立正大立正vs錦城学園
前半のリードを追い上げられたが、立正大立正が何とか逃げ切り初の8強
三塁打3本など、4打数4安打4打点と大活躍の立正大立正・神尾君
2001年に全国制覇を果たした日大三で3番を打っていたのが、立正大立正を率いる内田 和也監督だ。プロ野球のヤクルトを経て、就任2年目となるが、当時の日大三の猛打を彷彿させるかのような猛打で錦城学園を圧倒した。中でも、1番神尾 優人君は3打席連続の三塁打などで、4打数4安打で犠飛も含めて打点4の2得点とリードオフマンとしての立場以上の活躍と言っていいだろう。
初回、立正大立正は三塁打の神尾君を2番藤縄君の右犠飛で帰して先制。さらに四球と青木君の安打で一二塁として、ボークの後5番亀山君が左前打してこの回2点目。
さらには4回、万寧となって1番の神尾君が走者一掃の三塁打でこの回大量5点となった。日大三イズムというか、「思い切って振って行こう」という意識は十分に浸透していたのではないだろうか。立正大立正は5回にも長瀬君と神尾君のタイムリーで2点を追加して大きくリードを広げていく。このままいけばコールドゲームかというスコアになってきた。

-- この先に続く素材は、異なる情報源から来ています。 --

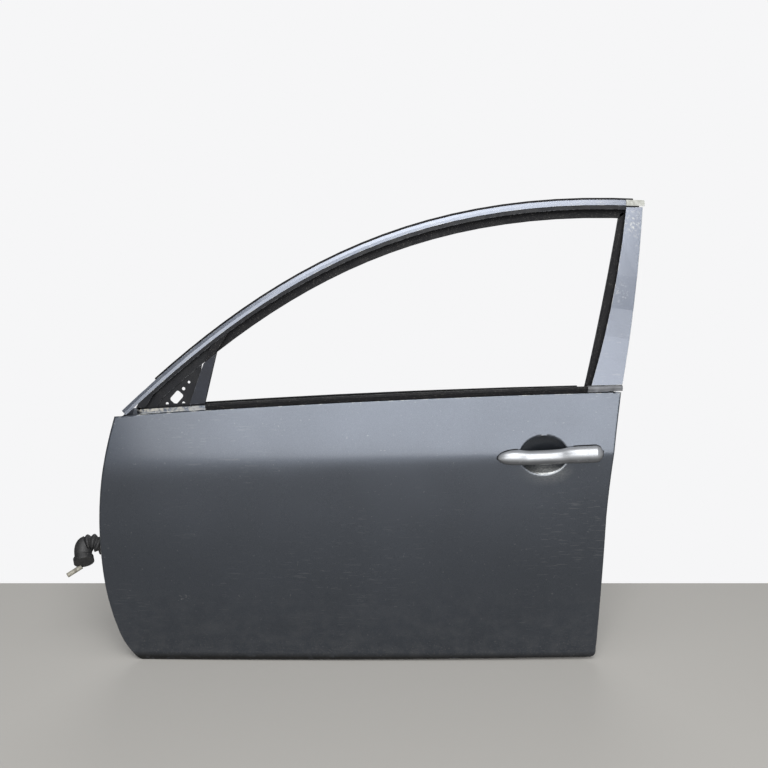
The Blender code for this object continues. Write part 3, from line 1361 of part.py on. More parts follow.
def build_latch():
    wall = REAR_EDGE - REAR_SETBACK - PANEL_SHEET - GAP
    plate_x = wall - LATCH_PLATE
    rim = plate_x - GAP
    low = (rim - LATCH_DEPTH, -0.036, LATCH_Z - LATCH_HEIGHT / 2)
    high = (rim, 0.030, LATCH_Z + LATCH_HEIGHT / 2)
    case = box("latch_case", low, high, black_plastic(), bevel=0.002)
    pocket = box("latch_pocket_cutter", (low[0] + 0.002, low[1] + 0.0025, low[2] + 0.0025),
                 (rim + 0.01, high[1] - 0.0025, high[2] - 0.0025))
    boolean(case, pocket)
    mouth = box("latch_mouth_cutter", (low[0] + 0.002, LATCH_MOUTH_DEPTH, LATCH_Z - LATCH_MOUTH),
                (rim + 0.01, high[1] + 0.01, LATCH_Z + LATCH_MOUTH))
    boolean(case, mouth)
    claw_y, claw_z = CLAW_PIVOT_Y, LATCH_Z + CLAW_PIVOT_RISE
    start, end = (low[0] + 0.001, claw_y, claw_z), (rim - 0.001, claw_y, claw_z)
    boolean(case, drum("claw_pin", start, end, CLAW_PIN, sides=14), "UNION")
    lever_y = CRANK_PIVOT_Y + 2 * ROD_OFFSET
    start = (CRANK_X - CRANK_WIDTH / 2 - 0.001, lever_y, LATCH_LEVER_Z)
    end = (low[0] + 0.001, lever_y, LATCH_LEVER_Z)
    boolean(case, drum("lever_pin", start, end, CRANK_PIN, sides=14), "UNION")
    outline = round_corners([(low[1], low[2]), (high[1], low[2]), (high[1], LATCH_Z - LATCH_MOUTH),
                             (LATCH_MOUTH_DEPTH, LATCH_Z - LATCH_MOUTH), (LATCH_MOUTH_DEPTH, LATCH_Z + LATCH_MOUTH),
                             (high[1], LATCH_Z + LATCH_MOUTH), (high[1], high[2]), (low[1], high[2])], 0.0025, 2)
    holes = [circle(place, SCREW_RADIUS + GAP) for place in latch_screws()]
    flat("latch_plate", [outline] + holes, LATCH_PLATE, zinc_steel(), cross_plane(plate_x + LATCH_PLATE / 2, 0, 0))
    claw = arc((0, 0), CLAW_RADIUS, CLAW_MOUTH_ANGLE + 8, CLAW_MOUTH_ANGLE + 330, 24)
    slot_low, slot_high = -CLAW_PIVOT_RISE - 0.0055, -CLAW_PIVOT_RISE + 0.0055
    claw = [p for p in claw if not (p[0] > 0 and slot_low - 0.001 < p[1] < slot_high + 0.001)]
    upper = (math.sqrt(CLAW_RADIUS ** 2 - slot_high ** 2), slot_high)
    lower = (math.sqrt(CLAW_RADIUS ** 2 - slot_low ** 2), slot_low)
    start = max(range(len(claw)), key=lambda i: (claw[i][0] > 0 and claw[i][1] > slot_high, -claw[i][1]))
    claw = claw[start:] + claw[:start]
    throat = [(0.009, slot_low), (0.006, -CLAW_PIVOT_RISE), (0.009, slot_high)]
    outline = [upper] + claw + [lower] + throat
    x = (low[0] + rim) / 2
    shapes = [outline, circle((0, 0), CLAW_PIN + GAP, 14)]
    made = flat("latch_claw", shapes, 0.006, zinc_steel(), cross_plane(x, claw_y, claw_z))
    set_origin(made, (x, claw_y, claw_z))
    for i, (y, z) in enumerate(latch_screws()):
        face = REAR_EDGE - REAR_SETBACK + GAP
        screw = drum("latch_screw_%d" % (i + 1), (face, y, z), (face + 0.003, y, z), 0.0055, zinc_steel(), 12, 0.0045)
        boolean(screw, drum("screw_shank", (rim - 0.003, y, z), (face + 0.001, y, z), SCREW_RADIUS, sides=12), "UNION")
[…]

ところが、ここから錦城学園も反撃していく。グラウンド整備明けの6回、錦城学園は中盤になっていくらか疲れも見え始めたかなという感じになった長瀬君に対して喰らいついて行って、4番塚田君と5番千明君の連打と内野ゴロで一死二三塁。ここで、玉木信雄監督は代打山本 朝日君を送り出すが、山本君は起用に応えて左中間へ二塁打して2者を迎え入れる。その裏、無死三塁を何とか凌いだ錦城学園は7回にも押し出しで1点を返してさらに一死満塁という場面で、マウンドを降りて左翼手として入っていた6番星君が中越三塁打して走者一掃。一気に2点差となった。
「夏休みの練習では、アクシデントもあったので、十分に投げ込みが出来ていなかったので、そのスタミナ不足が中盤以降になって表れた」と、内田監督も見ていたが、ここで立正大立正は長瀬君を一旦外野に下げて、マウンドには福嶌 竜輔君を送り出した。しかし錦城学園の勢いは止まらず、7回は失策絡みと神尾君の犠飛で1点を追加したものの、8回には福嶌君にも食い下がった。二死走者なしから山田君の二塁打と死球、捕逸で二三塁となると、塚田君が右翼線へライナーのタイムリー打を放って2者が帰って、ついに1点差となった。
こうなると、試合そのものもわからなくなってきた。
立正大立正は9回に、再び長瀬君をマウンドに戻して、錦城学園の勢いを何とか止めた。これで立正大立正としては初めてのベスト8進出となった。
内田監督は、「ここまで来たのは、正直びっくりという感じです。新チームが出来た時も、前のチームからの経験者は長瀬と青木だけだったので、正直どんなチームになっていくのかなぁと思いましたが…」と、驚きは隠せない様子だ。しかし、試合をしながらチームとしてもどんどん成長している手ごたえはあるようだ。そして、「今日は、神尾劇場でしたね。3本の三塁打と4打点は出来過ぎでいいのですが、頭上を越された三塁打、あれは捕れなくてはいけません」と、反省点も含めて振り返っていた。
1、2年生で70人と大所帯になってきた立正大立正。東京に新たにまた、新勢力が台頭してきたという印象である。東都一部を維持した母体である立正大学と同デザインのユニフォームも、勝つことで存在を示してくるようになってきた。今後の躍進が楽しみなチームである。
錦城学園は、千代田区神田錦町という都会のど真ん中にある学校で、グラウンドは荒川の河川敷まで行かなくてはいけない。それでも、玉木監督が熱心にチームを作ってきて、近年は中堅以上の実績を残すようになってきている。女子陸上競技などは強豪でもあり、学校としては部活動にも協力体制をとってきている。やはり、今後の躍進が期待される存在と言っていいであろう。